- Your task:
A precise retyping is required of every line from the one containing "# Wire guard" down to the one containing "if empty is", both included, and of no other line.

=-=-=-=-=

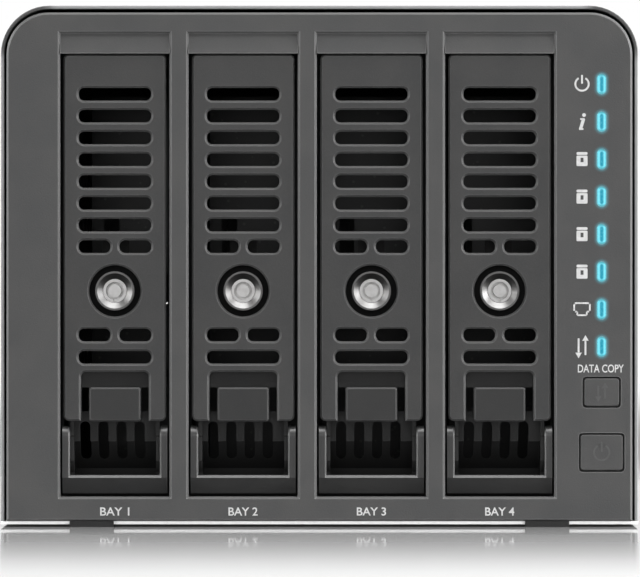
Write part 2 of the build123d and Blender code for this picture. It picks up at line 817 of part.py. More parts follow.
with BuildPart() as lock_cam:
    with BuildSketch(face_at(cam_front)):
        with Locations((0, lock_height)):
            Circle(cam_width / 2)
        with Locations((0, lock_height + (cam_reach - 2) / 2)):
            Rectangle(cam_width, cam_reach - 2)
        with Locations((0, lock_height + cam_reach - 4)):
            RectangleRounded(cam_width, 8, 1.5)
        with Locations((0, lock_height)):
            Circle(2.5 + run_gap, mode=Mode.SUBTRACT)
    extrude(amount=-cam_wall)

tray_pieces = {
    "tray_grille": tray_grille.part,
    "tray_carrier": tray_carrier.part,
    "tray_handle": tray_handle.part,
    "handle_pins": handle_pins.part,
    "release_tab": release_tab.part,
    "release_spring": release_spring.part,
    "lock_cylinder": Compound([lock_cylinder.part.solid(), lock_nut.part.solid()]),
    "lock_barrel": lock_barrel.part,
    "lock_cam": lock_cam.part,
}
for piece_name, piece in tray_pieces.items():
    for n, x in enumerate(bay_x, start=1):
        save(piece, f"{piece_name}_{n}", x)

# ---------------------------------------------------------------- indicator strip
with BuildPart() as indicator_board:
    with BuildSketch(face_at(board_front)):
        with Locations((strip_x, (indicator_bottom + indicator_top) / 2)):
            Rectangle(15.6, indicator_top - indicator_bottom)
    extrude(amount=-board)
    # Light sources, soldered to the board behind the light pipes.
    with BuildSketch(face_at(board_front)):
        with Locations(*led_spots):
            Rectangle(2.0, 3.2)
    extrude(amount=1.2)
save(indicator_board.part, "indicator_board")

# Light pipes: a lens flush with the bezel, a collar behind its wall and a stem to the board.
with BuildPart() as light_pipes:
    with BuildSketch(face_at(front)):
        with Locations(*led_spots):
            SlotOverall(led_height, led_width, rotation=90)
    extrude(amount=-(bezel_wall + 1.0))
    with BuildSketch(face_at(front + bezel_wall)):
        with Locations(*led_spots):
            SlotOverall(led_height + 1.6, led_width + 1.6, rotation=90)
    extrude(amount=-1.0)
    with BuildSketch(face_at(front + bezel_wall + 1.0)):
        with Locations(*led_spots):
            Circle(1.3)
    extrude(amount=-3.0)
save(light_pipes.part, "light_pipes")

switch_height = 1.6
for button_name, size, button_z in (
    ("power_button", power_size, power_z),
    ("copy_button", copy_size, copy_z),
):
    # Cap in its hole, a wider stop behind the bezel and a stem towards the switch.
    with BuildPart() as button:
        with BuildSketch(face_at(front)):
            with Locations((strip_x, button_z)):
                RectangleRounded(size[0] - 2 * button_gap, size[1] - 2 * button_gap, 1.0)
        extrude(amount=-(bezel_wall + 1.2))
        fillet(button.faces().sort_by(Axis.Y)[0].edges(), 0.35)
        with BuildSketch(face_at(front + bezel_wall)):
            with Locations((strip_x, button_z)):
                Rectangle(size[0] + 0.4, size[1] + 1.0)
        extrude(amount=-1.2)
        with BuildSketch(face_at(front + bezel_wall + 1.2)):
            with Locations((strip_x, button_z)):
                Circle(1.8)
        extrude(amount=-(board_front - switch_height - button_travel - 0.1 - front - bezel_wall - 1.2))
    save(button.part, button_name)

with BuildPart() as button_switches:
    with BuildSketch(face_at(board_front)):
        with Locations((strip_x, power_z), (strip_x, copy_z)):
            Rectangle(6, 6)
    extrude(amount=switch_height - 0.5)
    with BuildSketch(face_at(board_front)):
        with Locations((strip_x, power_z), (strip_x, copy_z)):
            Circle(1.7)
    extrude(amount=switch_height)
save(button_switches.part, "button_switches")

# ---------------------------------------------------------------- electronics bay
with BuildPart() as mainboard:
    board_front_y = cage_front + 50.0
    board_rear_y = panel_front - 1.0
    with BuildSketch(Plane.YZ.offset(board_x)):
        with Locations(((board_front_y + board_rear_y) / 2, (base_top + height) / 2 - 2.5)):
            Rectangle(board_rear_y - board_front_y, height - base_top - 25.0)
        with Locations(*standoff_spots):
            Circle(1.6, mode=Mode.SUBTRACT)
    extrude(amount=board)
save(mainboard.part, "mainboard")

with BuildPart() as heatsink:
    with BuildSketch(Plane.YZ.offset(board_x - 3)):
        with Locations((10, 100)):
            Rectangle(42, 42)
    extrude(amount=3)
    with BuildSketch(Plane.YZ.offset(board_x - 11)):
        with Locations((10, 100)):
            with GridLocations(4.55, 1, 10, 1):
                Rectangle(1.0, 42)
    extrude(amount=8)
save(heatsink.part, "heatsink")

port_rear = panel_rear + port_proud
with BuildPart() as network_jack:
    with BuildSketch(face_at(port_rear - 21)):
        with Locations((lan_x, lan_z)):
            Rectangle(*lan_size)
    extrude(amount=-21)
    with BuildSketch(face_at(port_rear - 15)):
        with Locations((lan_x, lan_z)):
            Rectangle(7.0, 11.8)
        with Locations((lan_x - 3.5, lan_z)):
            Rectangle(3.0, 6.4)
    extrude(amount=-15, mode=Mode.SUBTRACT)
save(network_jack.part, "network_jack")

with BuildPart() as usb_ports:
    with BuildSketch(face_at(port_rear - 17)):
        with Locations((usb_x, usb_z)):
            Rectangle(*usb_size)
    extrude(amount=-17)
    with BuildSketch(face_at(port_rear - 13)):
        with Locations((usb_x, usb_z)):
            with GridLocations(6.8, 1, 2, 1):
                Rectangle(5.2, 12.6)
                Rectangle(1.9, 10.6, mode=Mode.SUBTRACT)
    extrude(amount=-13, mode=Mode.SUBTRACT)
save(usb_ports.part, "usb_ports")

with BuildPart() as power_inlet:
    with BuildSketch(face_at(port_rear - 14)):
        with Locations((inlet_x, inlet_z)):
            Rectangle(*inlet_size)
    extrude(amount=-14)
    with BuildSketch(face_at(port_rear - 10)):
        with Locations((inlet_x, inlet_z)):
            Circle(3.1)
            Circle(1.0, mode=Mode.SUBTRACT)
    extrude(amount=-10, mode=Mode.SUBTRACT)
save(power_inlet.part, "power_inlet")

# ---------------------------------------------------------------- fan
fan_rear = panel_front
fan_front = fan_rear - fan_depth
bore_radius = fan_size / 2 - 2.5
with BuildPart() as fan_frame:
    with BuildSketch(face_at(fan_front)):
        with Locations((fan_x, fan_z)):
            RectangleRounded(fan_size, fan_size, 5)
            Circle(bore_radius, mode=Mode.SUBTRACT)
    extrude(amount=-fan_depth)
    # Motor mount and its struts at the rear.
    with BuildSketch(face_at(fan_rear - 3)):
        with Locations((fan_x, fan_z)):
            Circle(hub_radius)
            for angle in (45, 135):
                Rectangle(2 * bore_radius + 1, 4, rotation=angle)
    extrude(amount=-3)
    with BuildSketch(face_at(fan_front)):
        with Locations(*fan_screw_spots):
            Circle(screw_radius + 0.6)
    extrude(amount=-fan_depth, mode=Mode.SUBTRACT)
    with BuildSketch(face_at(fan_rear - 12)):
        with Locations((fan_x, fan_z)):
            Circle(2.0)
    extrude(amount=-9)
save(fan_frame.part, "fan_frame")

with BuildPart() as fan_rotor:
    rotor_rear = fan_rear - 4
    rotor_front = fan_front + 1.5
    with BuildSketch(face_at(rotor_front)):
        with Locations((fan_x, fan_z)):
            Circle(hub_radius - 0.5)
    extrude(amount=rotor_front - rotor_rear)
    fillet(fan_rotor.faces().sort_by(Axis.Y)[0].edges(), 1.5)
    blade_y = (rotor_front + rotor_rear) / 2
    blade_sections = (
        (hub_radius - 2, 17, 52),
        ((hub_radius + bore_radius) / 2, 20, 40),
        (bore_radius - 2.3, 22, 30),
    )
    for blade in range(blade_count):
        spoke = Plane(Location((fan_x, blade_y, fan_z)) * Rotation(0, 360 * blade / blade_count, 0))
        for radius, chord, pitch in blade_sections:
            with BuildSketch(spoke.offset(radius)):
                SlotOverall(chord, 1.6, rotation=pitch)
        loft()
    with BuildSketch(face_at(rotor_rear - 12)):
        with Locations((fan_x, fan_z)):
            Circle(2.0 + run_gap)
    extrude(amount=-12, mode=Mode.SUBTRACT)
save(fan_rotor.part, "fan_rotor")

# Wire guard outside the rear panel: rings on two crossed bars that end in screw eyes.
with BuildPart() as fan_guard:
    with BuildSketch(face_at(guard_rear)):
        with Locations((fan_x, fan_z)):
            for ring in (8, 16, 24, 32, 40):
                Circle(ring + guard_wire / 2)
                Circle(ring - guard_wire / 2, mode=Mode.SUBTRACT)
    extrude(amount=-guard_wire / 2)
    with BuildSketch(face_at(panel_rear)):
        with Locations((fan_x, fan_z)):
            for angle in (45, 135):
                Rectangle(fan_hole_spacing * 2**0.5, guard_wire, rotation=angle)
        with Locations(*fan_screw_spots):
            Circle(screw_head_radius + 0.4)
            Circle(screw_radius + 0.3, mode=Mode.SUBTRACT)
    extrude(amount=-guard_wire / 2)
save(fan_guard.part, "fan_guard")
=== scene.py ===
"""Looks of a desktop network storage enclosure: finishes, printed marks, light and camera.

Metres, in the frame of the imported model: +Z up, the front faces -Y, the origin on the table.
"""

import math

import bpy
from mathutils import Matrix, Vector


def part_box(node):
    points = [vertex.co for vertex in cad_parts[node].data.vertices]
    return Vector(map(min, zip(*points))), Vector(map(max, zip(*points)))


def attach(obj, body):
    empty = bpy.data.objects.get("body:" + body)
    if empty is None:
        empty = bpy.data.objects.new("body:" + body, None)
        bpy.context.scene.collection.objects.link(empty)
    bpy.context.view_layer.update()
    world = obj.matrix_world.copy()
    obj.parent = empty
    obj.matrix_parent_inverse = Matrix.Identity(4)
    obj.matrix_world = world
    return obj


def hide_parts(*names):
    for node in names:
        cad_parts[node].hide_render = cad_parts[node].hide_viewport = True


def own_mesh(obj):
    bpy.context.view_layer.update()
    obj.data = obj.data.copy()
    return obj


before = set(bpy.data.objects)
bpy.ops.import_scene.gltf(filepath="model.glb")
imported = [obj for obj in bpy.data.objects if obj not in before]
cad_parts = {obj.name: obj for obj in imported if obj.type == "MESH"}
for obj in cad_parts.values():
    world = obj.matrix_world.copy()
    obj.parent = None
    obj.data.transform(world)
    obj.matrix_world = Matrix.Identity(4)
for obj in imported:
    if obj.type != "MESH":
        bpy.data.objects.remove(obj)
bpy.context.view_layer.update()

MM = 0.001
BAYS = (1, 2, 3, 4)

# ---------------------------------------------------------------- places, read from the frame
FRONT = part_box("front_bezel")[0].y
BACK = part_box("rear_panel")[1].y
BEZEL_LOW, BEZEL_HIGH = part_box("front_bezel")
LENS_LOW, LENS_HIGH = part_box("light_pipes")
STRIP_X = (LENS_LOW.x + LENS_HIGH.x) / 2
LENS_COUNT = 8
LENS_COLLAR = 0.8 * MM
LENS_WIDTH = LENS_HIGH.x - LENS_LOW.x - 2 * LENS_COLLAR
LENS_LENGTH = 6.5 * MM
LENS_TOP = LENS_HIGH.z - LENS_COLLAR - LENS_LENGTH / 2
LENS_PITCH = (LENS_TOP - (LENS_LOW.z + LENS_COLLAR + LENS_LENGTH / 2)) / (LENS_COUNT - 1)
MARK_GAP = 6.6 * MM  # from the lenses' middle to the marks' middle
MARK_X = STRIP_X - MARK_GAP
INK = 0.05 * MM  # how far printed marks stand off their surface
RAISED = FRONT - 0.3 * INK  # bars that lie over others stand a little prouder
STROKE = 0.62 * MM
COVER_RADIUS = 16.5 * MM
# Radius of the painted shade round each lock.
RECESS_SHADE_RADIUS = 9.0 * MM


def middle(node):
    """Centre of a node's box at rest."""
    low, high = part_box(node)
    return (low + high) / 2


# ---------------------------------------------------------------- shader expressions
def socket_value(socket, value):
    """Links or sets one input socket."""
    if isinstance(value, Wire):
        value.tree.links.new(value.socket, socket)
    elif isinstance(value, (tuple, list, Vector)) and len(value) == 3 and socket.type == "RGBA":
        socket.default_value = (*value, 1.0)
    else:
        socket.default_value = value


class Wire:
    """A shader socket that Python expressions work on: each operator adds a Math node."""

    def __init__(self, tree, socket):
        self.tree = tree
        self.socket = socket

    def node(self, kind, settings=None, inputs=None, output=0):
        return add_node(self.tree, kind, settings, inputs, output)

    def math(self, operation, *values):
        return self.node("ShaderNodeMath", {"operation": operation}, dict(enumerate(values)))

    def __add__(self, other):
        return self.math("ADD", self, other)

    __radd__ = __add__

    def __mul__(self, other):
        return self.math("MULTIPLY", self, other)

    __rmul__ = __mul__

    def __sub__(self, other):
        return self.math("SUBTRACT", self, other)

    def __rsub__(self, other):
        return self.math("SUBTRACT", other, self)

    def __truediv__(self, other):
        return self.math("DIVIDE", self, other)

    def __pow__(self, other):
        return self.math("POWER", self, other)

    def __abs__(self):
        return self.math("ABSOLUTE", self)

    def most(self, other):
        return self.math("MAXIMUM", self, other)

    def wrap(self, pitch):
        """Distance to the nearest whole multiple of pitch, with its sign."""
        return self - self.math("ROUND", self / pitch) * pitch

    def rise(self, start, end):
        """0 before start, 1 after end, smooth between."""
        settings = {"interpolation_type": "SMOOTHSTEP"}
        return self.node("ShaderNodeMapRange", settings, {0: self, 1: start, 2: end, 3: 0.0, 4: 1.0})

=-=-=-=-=

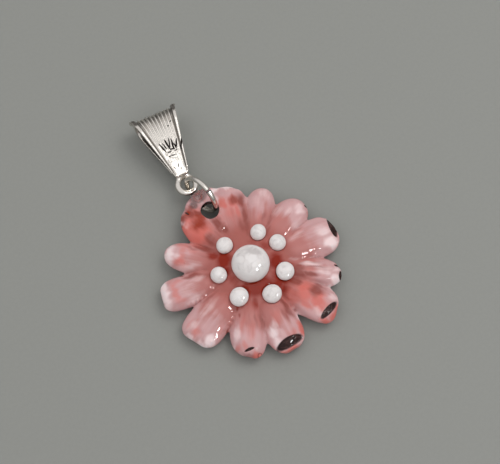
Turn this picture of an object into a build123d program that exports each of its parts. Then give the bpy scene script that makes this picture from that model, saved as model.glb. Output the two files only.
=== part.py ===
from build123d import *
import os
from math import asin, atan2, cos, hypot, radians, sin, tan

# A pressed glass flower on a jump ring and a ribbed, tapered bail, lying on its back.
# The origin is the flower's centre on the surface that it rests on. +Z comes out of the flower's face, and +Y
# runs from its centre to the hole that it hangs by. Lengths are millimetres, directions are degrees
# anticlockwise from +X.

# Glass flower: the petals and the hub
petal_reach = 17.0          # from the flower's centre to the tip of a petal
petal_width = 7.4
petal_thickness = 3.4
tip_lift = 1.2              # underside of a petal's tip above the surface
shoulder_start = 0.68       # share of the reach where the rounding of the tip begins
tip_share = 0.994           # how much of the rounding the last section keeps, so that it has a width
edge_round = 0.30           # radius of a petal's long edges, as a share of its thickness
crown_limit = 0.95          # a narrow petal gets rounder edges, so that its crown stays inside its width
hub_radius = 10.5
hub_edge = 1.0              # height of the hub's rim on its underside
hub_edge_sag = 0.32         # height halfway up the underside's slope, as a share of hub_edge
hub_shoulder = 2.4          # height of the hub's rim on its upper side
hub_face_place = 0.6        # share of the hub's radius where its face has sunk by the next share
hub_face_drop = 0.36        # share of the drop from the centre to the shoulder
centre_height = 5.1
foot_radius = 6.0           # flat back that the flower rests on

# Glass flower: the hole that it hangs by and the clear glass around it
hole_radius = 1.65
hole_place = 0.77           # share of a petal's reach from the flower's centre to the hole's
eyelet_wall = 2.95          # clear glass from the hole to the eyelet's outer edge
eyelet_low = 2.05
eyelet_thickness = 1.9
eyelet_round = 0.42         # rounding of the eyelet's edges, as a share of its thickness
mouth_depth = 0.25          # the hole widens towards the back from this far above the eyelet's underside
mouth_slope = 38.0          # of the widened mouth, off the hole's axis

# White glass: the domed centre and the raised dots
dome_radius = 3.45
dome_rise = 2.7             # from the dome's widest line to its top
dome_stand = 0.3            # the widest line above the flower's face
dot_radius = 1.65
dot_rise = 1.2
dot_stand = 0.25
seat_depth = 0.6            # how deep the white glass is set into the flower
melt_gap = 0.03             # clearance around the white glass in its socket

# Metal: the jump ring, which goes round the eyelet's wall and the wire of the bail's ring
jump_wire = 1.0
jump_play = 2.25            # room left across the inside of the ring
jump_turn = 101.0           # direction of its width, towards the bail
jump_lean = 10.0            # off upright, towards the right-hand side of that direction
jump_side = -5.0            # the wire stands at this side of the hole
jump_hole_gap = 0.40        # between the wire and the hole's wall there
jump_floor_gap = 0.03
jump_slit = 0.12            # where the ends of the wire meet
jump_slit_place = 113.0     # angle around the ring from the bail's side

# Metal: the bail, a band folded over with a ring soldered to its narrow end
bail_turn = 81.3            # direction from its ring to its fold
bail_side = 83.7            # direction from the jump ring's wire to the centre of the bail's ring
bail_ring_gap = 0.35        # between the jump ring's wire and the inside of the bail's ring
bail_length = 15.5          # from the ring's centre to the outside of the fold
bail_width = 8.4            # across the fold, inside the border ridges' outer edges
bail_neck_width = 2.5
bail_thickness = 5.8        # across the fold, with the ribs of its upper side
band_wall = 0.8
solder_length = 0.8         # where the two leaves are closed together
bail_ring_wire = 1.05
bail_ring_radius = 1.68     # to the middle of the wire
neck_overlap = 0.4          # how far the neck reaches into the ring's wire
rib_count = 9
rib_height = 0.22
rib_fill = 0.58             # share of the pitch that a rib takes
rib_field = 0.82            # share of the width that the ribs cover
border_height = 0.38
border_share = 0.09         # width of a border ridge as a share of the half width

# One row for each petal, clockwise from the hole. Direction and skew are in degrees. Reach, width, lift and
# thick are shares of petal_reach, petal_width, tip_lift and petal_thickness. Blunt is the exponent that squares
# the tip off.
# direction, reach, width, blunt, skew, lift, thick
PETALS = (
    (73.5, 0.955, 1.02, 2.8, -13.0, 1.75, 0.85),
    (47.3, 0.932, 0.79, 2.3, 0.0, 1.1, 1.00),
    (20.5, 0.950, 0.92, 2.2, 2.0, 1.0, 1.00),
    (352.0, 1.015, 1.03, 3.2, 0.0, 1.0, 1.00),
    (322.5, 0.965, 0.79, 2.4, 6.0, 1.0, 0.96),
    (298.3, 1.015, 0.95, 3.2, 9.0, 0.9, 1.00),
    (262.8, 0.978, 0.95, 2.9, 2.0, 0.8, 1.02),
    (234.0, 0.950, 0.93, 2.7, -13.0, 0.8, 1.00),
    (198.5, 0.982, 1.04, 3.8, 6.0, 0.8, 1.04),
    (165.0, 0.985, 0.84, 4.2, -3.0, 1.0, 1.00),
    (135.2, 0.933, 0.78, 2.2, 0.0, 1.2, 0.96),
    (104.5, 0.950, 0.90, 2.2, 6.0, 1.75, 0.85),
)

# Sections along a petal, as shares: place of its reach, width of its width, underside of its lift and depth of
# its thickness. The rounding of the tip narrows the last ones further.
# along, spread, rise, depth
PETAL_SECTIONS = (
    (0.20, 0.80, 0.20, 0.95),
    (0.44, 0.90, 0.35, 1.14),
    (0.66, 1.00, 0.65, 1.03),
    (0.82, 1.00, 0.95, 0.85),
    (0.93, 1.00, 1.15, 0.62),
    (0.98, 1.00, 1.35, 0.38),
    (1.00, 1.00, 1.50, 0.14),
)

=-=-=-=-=

- Complete response:
# Wire guard outside the rear panel: rings on two crossed bars that end in screw eyes.
with BuildPart() as fan_guard:
    with BuildSketch(face_at(guard_rear)):
        with Locations((fan_x, fan_z)):
            for ring in (8, 16, 24, 32, 40):
                Circle(ring + guard_wire / 2)
                Circle(ring - guard_wire / 2, mode=Mode.SUBTRACT)
    extrude(amount=-guard_wire / 2)
    with BuildSketch(face_at(panel_rear)):
        with Locations((fan_x, fan_z)):
            for angle in (45, 135):
                Rectangle(fan_hole_spacing * 2**0.5, guard_wire, rotation=angle)
        with Locations(*fan_screw_spots):
            Circle(screw_head_radius + 0.4)
            Circle(screw_radius + 0.3, mode=Mode.SUBTRACT)
    extrude(amount=-guard_wire / 2)
save(fan_guard.part, "fan_guard")
=== scene.py ===
"""Looks of a desktop network storage enclosure: finishes, printed marks, light and camera.

Metres, in the frame of the imported model: +Z up, the front faces -Y, the origin on the table.
"""

import math

import bpy
from mathutils import Matrix, Vector


def part_box(node):
    points = [vertex.co for vertex in cad_parts[node].data.vertices]
    return Vector(map(min, zip(*points))), Vector(map(max, zip(*points)))


def attach(obj, body):
    empty = bpy.data.objects.get("body:" + body)
    if empty is None:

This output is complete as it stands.